Parashas Pekudei

This week’s parashah describes the building and setting up of the Mishkan (Tabernacle). The Midrash in Shemos Rabbah 52:3 relates how some people scoffed at Moshe saying, “Is it possible that the Divine Presence will come to rest upon the work of the son of Amram?” But in the end Moshe had the last laugh, for the Divine Presence indeed came to rest upon the Mishkan. The Midrash draws a link between this event and one of Shlomo HaMelech’s statements about the woman of valor (Mishlei 31:25): “Strength and majesty are her attire, and she will merrily rejoice over the last day.” In the process, the Midrash recounts another event which it links to this statement. The Midrash relates that when R. Abbahu was on his deathbed, he saw a vision of all the good awaiting him in the World to Come. He rejoiced, saying: “All this for Abbahu? ‘But I said, “I have labored in vain, I have spent my strength for naught and vanity. Indeed my right is with Hashem and my recompense with is my God”’” (Yeshayah 49:4). The Maggid expounds on this story in a lengthy essay, a portion of which we presented last year. We briefly summarize this discussion, and then present the concluding portion of the Maggid’s essay.

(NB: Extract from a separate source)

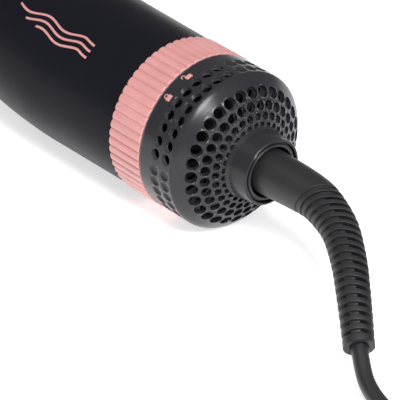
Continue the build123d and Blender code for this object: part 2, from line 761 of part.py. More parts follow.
def cool_shot_button():
    """The round button that stops the heat while it is held."""
    low = PANEL_BOTTOM - 1.0
    button = Pos(BUTTON_STATION, 0, (low + PANEL_TOP + BUTTON_STAND) / 2)
    button *= Cylinder(BUTTON_RADIUS, PANEL_TOP + BUTTON_STAND - low)
    button = fillet(button.faces().sort_by(Axis.Z)[-1].edges(), 0.7)
    foot = Pos(BUTTON_STATION, 0, low - 0.5) * Cylinder(BUTTON_RADIUS - 1.5, 1.0)
    return button + foot


def cool_shot_switch():
    """The push switch below the cool-shot button."""
    top = PANEL_BOTTOM - 2.0 - BUTTON_TRAVEL - PART_GAP
    half = BUTTON_SWITCH / 2
    return block(BUTTON_STATION - half, BUTTON_STATION + half, -half, half, BOARD_TOP, top)


def circuit_board():
    """The board that both switches stand on, held on its edges by the shells."""
    low, high = PANEL_FRONT + 1.0, PANEL_REAR - 1.0
    half = math.sqrt((GRIP_RADIUS - SHELL_WALL) ** 2 - BOARD_TOP**2) - 0.8
    board = block(low, high, -half, half, BOARD_TOP - BOARD_THICKNESS, BOARD_TOP)
    part_low = BOARD_TOP - BOARD_THICKNESS
    for i in range(4):
        x = low + 8 + 8 * i
        board += block(x, x + 5, -3, 3, part_low - 2.6, part_low)
    return board


# ---- Front end ----------------------------------------------------------------------------
def release_opening():
    """The hole in the shell for the head's release button."""
    return Pos(RELEASE_STATION, 0, NECK_RADIUS) * Cylinder(RELEASE_RADIUS + PART_GAP, 14)


def front_trim():
    """The ring round the handle's mouth, with the spout that the brush head plugs onto."""
    trim = tube(TRIM_FRONT + PART_GAP, SHELL_FRONT, TRIM_RADIUS, SPOUT_BORE)
    socket = NECK_RADIUS - SHELL_WALL - 1.0
    trim += tube(SHELL_FRONT, SHELL_FRONT + 4, socket, SPOUT_BORE)
    trim += tube(TRIM_FRONT - SPOUT_REACH, SHELL_FRONT, SPOUT_RADIUS, SPOUT_BORE)
    keeper = tube(SHELL_FRONT + 1, SHELL_FRONT + 3, SPOUT_BORE + RUN_GAP, HEATER_RADIUS + SEAT_GAP)
    return trim + keeper


def release_button():
    """The button that frees the brush head."""
    low = NECK_RADIUS - SHELL_WALL - 1.5
    top = NECK_RADIUS + RELEASE_STAND
    button = Pos(RELEASE_STATION, 0, (low + top) / 2) * Cylinder(RELEASE_RADIUS, top - low)
    button = fillet(button.faces().sort_by(Axis.Z)[-1].edges(), 0.6)
    flange = Pos(RELEASE_STATION, 0, low + 0.4) * Cylinder(RELEASE_RADIUS + 0.1, 0.8)
    return button + flange


# ---- Brush head ---------------------------------------------------------------------------
def head_base():
    """The collar at the barrel's root that plugs onto the handle's spout."""
    base = rod(HEAD_BASE_FRONT, TRIM_FRONT, TRIM_RADIUS)
    front_edge = base.edges().filter_by(GeomType.CIRCLE).sort_by(Axis.X)[0]
    base = fillet(front_edge, HEAD_BASE_ROUNDING)
    return base - rod(HEAD_BASE_FRONT - 1, TRIM_FRONT + 1, SPOUT_RADIUS + RUN_GAP)


def bristle_angle():
    """The turn that puts one row of bristles straight below the axis."""
    return 180 - HANDLE_ROLL


def barrel():
    """The metal barrel with rows of air vents between the bristles."""
    wall = tube(BARREL_FRONT, HEAD_BASE_FRONT, BARREL_RADIUS, BARREL_RADIUS - BARREL_WALL)
    low, high = BARREL_FRONT + VENT_MARGIN, HEAD_BASE_FRONT - VENT_MARGIN
    step = (high - low) / (VENTS_PER_ROW - 1)
    vents = []
    for i in range(VENTS_PER_ROW):
        vent = Pos(low + step * i, 0, BARREL_RADIUS) * Cylinder(VENT_RADIUS, 6)
        vents += around(vent, BRISTLE_ROWS, bristle_angle() + 180 / BRISTLE_ROWS)
    return wall - vents


def bristle_strips():
    """Rows of bristles, each row moulded on its own strip along the barrel."""
    low = BARREL_FRONT + PART_GAP
    high = HEAD_BASE_FRONT - PART_GAP
    foot = BARREL_RADIUS + SEAT_GAP
    strip = block(low, high, -STRIP_WIDTH / 2, STRIP_WIDTH / 2, foot, foot + STRIP_HEIGHT)
    step = (high - low - 2 * BRISTLE_MARGIN) / (BRISTLES_PER_ROW - 1)
    height = BRISTLE_REACH - foot - STRIP_HEIGHT
    for i in range(BRISTLES_PER_ROW):
        stalk = Pos(low + BRISTLE_MARGIN + step * i, 0, foot + STRIP_HEIGHT + height / 2)
        strip += stalk * Cylinder(BRISTLE_RADIUS, height)
    return around(strip, BRISTLE_ROWS, bristle_angle())


def barrel_frame():
    """The plastic spine inside the barrel that the tip is screwed to."""
    low = BARREL_FRONT + PART_GAP
    high = HEATER_FRONT - HEAD_TRAVEL - 3
    high = max(high, low + 12)
    reach = BARREL_RADIUS - BARREL_WALL - SEAT_GAP
    spine = rod(low, high, SPINE_RADIUS)
    fin = block(low, high, -FIN_WIDTH / 2, FIN_WIDTH / 2, 0, reach - PART_GAP)
    for piece in around(fin, 3, 60):
        spine += piece
    return spine - rod(low - 1, low + 9, SCREW_RADIUS)


def cool_tip():
    """The rounded end that stays cool to hold."""
    tip = rod(TIP_FRONT, BARREL_FRONT, BARREL_RADIUS + STRIP_HEIGHT + TIP_STEP)
    tip = fillet(tip.edges().filter_by(GeomType.CIRCLE).sort_by(Axis.X)[0], TIP_ROUNDING)
    tip -= rod(TIP_FRONT - 1, TIP_FRONT + TIP_RECESS, SCREW_HEAD_RADIUS + RUN_GAP)
    return tip - rod(TIP_FRONT - 1, BARREL_FRONT + 1, SCREW_RADIUS + RUN_GAP)


def tip_screw():
    """The screw that holds the tip on the spine."""
    head_rear = TIP_FRONT + TIP_RECESS
    head = rod(head_rear - SCREW_HEAD_HEIGHT, head_rear, SCREW_HEAD_RADIUS)
    shank = rod(head_rear, BARREL_FRONT + 8, SCREW_RADIUS - SEAT_GAP)
    slot = block(TIP_FRONT, head_rear - 0.9, -0.4, 0.4, -1.8, 1.8)
    return head + shank - slot


# ---- Cord ---------------------------------------------------------------------------------
def boot_points():
    """The middle line of the boot from the swivel to its end."""
    points = [Vector(BOOT_START, 0, AXIS_HEIGHT)]
    for behind, side, share in BOOT_LINE:
        points.append(Vector(RIM + behind, side, AXIS_HEIGHT - share * BOOT_DROP))
    return points


def boot_spline():
    """The boot's middle line as one smooth curve that leaves along the axis."""
    return Spline(*boot_points(), tangents=[(1, 0, 0), BOOT_END_DIRECTION])


def strain_relief():
    """The tapered rubber boot, grooved so that it bends."""
    line = boot_spline()
    radii = (BOOT_ROOT_RADIUS,) + BOOT_RADII
    sections = []
    for point, radius in zip(boot_points(), radii):
        share = line.param_at_point(point)
        place = line.position_at(share, position_mode=PositionMode.PARAMETER)
        heading = line.tangent_at(share, position_mode=PositionMode.PARAMETER)
        sections.append(Plane(origin=place, z_dir=heading) * Circle(radius))
    boot = loft(sections)
    washer = Cylinder(BOOT_ROOT_RADIUS + 2, GROOVE_WIDTH)
    washer -= Cylinder(GROOVE_FLOOR, 3 * GROOVE_WIDTH)
    step = (LAST_GROOVE - FIRST_GROOVE) / (BOOT_GROOVES - 1)
    grooves = []
    for i in range(BOOT_GROOVES):
        share = FIRST_GROOVE + step * i
        plane = Plane(origin=line.position_at(share), z_dir=line.tangent_at(share))
        grooves.append(plane * washer)
    return boot - grooves


def cord_points():
    """The cord's route from the boot's end to the coil."""
    start = boot_points()[-1]
    second = start + Vector(*BOOT_END_DIRECTION).normalized() * FIRST_RUN
    return [start, second] + [Vector(RIM + x, y, z) for x, y, z in CORD_ROUTE]


def corner_radii(points):
    """The largest arc that each corner's two runs allow."""
    radii = []
    for before, corner, after in zip(points, points[1:], points[2:]):
        arriving, leaving = corner - before, after - corner
        run = min(arriving.length, leaving.length)
        half_turn = math.radians(arriving.get_angle(leaving)) / 2
        radii.append(0.45 * run / math.tan(half_turn))
    return radii


def swept(points):
    """A cord's tube along runs joined by tangent arcs."""
    path = FilletPolyline(*points, radius=corner_radii(points))
    start = Plane(origin=points[0], z_dir=points[1] - points[0])
    return sweep(start * Circle(CORD_DIAMETER / 2), path=path)


def cord_coil():
    """The coil of the cord's spare length, as one ring of its outer shape."""
    ring = Cylinder(COIL_OUTSIDE, COIL_HEIGHT) - Cylinder(COIL_INSIDE, 2 * COIL_HEIGHT)
    ring = fillet(ring.edges().filter_by(GeomType.CIRCLE), CORD_DIAMETER / 2 - 0.2)
    return Pos(*COIL_CENTRE, COIL_HEIGHT / 2) * ring - coil_tie()


def cord():
    """The cord from the boot to the coil."""
    return swept(cord_points()) - cord_coil()


def cord_tail():
    """The short end of cord from the coil up to the plug."""
    points = [
        Vector(COIL_CENTRE[0], PLUG_Y, TAIL_LOW),
        Vector(COIL_CENTRE[0] - 0.36 * TAIL_LENGTH, PLUG_Y, TAIL_LOW + 0.24 * (PLUG_AXIS - TAIL_LOW)),
        Vector(COIL_CENTRE[0] - 0.69 * TAIL_LENGTH, PLUG_Y, PLUG_AXIS),
        Vector(SLEEVE_END, PLUG_Y, PLUG_AXIS),
    ]
    return swept(points) - cord_coil()


def plug_body():
    """The moulded two-pin plug, lying on its flat side."""
    front = SLEEVE_END - PLUG_SLEEVE
    taper = Cone(CORD_DIAMETER / 2 + 1.0, CORD_DIAMETER / 2 + 3.0, PLUG_SLEEVE)
    sleeve = Pos(front + PLUG_SLEEVE / 2, PLUG_Y, PLUG_AXIS) * Rot(Y=-90) * taper
    body = Box(PLUG_LENGTH, PLUG_WIDTH, PLUG_HEIGHT)
    body = Pos(front - PLUG_LENGTH / 2, PLUG_Y, PLUG_AXIS) * body
    body = fillet(body.edges().filter_by(Axis.X), PLUG_ROUNDING)
    body = fillet(body.faces().sort_by(Axis.X)[-1].edges(), PLUG_REAR_ROUNDING)
    return body + sleeve


def plug_pins():
    """The plug's two round pins."""
    pins = []
    for side in (-1, 1):
        pin = rod(PLUG_FACE - PIN_LENGTH, PLUG_FACE, PIN_RADIUS)
        pin = Pos(0, PLUG_Y + side * PIN_SPACING / 2, PLUG_AXIS) * pin
        pins.append(fillet(pin.edges().filter_by(GeomType.CIRCLE).sort_by(Axis.X)[0], PIN_ROUNDING))
    return pins


def coil_tie():
    """The strap round the coil that holds its turns."""
    middle = (COIL_OUTSIDE + COIL_INSIDE) / 2
    across = COIL_OUTSIDE - COIL_INSIDE
    outer = Box(across + TIE_THICKNESS, TIE_WIDTH, COIL_HEIGHT)
    inner = Box(across - TIE_THICKNESS, TIE_WIDTH + 2, COIL_HEIGHT - 2 * TIE_THICKNESS)
    return Pos(COIL_CENTRE[0] + middle, COIL_CENTRE[1], COIL_HEIGHT / 2) * (outer - inner)


def main():
    """Build every sub-part and write it."""
    os.makedirs("parts", exist_ok=True)
    wall = handle_wall()
    handle_pieces = {
        "upper_shell": upper_shell(wall),
        "lower_shell": lower_shell(wall),
        "shell_screws": shell_screws(),
        "rear_frame": rear_frame(),
        "lock_ring": lock_ring(),
        "intake_cap": intake_cap(),
        "dust_screen": dust_screen(),
        "swivel_retainer": swivel_retainer(),
        "contact_carrier": contact_carrier(),
        "contact_pins": contact_pins(),
        "air_guide": air_guide(),
        "rubber_damper": rubber_damper(),
        "motor_can": motor_can(),
        "motor_magnets": motor_magnets(),
        "motor_end_cap": motor_end_cap(),
        "motor_shaft": motor_shaft(),
        "armature": armature(),
        "fan": fan(),
        "heater_sleeve": heater_sleeve(),
        "mica_cross": mica_cross(),
        "heater_coil": heater_coil(),
        "thermostat": thermostat(),
        "thermal_fuse": thermal_fuse(),
        "control_panel": control_panel(),
        "switch_slider": switch_slider(),
        "switch_body": switch_body(),
        "cool_shot_button": cool_shot_button(),
        "cool_shot_switch": cool_shot_switch(),
        "circuit_board": circuit_board(),
        "front_trim": front_trim(),
        "release_button": release_button(),
        "head_base": head_base(),
        "barrel": barrel(),
        "bristle_strips": bristle_strips(),
        "barrel_frame": barrel_frame(),
        "cool_tip": cool_tip(),
        "tip_screw": tip_screw(),
    }
    axis_pieces = {
        "swivel_rotor": swivel_rotor(),
        "slip_rings": slip_rings(),
    }
    lying_pieces = {
        "strain_relief": strain_relief(),
        "cord": cord(),
        "cord_coil": cord_coil(),
        "cord_tail": cord_tail(),
        "coil_tie": coil_tie(),
        "plug_body": plug_body(),
        "plug_pins": plug_pins(),
    }
    for name, piece in handle_pieces.items():
        pieces = piece if isinstance(piece, list) else [piece]
        write(name, [seat(p) for p in pieces])
    for name, piece in axis_pieces.items():
        pieces = piece if isinstance(piece, list) else [piece]
        write(name, [Pos(0, 0, AXIS_HEIGHT) * p for p in pieces])
    for name, piece in lying_pieces.items():
        write(name, piece if isinstance(piece, list) else [piece])


main()
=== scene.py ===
"""Hot air brush: the looks of a vented round brush on a blower handle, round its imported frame.

Everything is in metres, in the frame's own axes: +X runs from the brush's tip to the cord, +Z is
up, and the brush lies on z = 0. A turned piece is drawn as an outline of (station along X, radius).
"""

import logging
import math
from bisect import bisect_left
from collections.abc import Callable, Iterable, Sequence
from dataclasses import dataclass, field
from enum import Enum
from itertools import accumulate, pairwise

import bmesh
import bpy
from bmesh.types import BMEdge, BMesh, BMFace, BMVert
from bpy.types import NodeSocket, NodeTree, Object
from mathutils import Matrix, Vector


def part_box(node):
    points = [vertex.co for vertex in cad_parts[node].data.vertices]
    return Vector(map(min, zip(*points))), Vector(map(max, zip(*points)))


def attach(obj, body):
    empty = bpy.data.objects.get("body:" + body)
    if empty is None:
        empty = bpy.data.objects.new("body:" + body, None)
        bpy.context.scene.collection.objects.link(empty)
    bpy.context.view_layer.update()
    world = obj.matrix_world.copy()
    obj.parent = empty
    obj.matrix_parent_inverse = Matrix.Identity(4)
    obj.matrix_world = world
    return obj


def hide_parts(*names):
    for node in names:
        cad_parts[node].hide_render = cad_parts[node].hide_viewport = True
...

In the previous part of his essay, the Maggid discussed the two aspects to serving Hashem: turning aside from evil and doing good. A person spends most of his effort avoiding evil. Doing good is less of a struggle, especially since Hashem aids those who seek to do good. Yet it is man’s doing that the evil inclination entered his inner being. Initially, Adam HaRishon brought about this result through his sin. With the Divine revelation at Mt. Sinai, the Jewish People regained Adam’s original pure state, but with sin of the golden calf, the evil inclination re-entered their inner being. R. Abbahu thought that since man was responsible for turning the avoidance of evil into such a great struggle, Hashem probably would not pay much reward for the great effort involved in avoiding evil. He was therefore happily surprised when he saw the reward awaiting him.
The Maggid concludes his essay by expounding on the following Gemara passage (Sukkah 52a):
In the end of days, the Holy One Blessed Be He will bring the evil inclination and slaughter it before the righteous and the wicked. To the righteous it will look like a towering hill, and to the wicked it will look like a strand of hair. Both groups will weep. The righteous will weep saying, “How were we able to overcome such a towering hill!” The wicked also will weep saying, “How is it that we were unable to overcome this strand of hair!” And the Holy One Blessed Be He will also marvel along with them, as it is written (Zechariah 8:6), “Thus says the Lord of Hosts, ‘If it be wondrous in the eyes of the remnant of this people in those days, it shall also be wondrous in My eyes.’”
It is puzzling, the Maggid notes, that the righteous will weep; given that they succeeded in overcoming the evil inclination, we would think that they would rejoice profusely rather than weeping. But the Maggid’s previous discussion provides a way to explain the weeping. As noted in the previous discussion, the main effort that a person invests in observing the Torah – the area he wearies himself with – is avoiding evil. And Hashem, in His kindness, pays a person reward for this effort. Now, the Gemara tells us that in the end of days Hashem will show the righteous that the evil inclination is like a towering hill. And later the Gemara remarks that the evil inclination puts more and more pressure on a person every day and seeks to kill him, and were it not for Hashem’s help a person would be unable to subdue it (ibid. 52b). As the righteous behold the towering hill and recognize fully the evil inclination’s towering strength, they will see clearly that it is an opponent they could not possibly have overcome on their own; it will be starkly apparent that it was only because of Hashem’s help that they succeeded in doing so. And they will weep, saying: “We are left with nothing! We earned no reward, neither for doing good nor for avoiding evil. Obviously it was Hashem who held the evil inclination at bay when it confronted us. There is no way we could have done it ourselves. So what reward do we deserve?”
The Maggid explains Hashem’s response with a parable. A person felt compassion for a certain pauper and wanted to give him some money, but the pauper did not want to take a gift. So the person devised a clever plan. He lent the pauper a sum of money to buy some merchandise to sell, and then secretly told his all friends to go buy from the pauper and pay a high price. In this way, the pauper made a nice profit. The pauper went to his benefactor to pay the loan, and he said with great amazement: “I had no idea you could make so much money as a merchant!” The benefactor expressed amazement as well, concealing the ruse he employed to help the pauper.
Hashem will take a similar approach with the righteous at the end of days. It will be along the lines of the principle that when a person ascribes a positive outcome to someone else’s merit, Hashem ascribes the positive outcome to the person’s own merit (Berachos 10b). Hashem will be aware, of course, of what the righteous will be thinking when they become fully aware of the evil inclination’s strength. And in His great compassion for them, He will act as if He doesn’t know what happened, and marvel along with them over their success.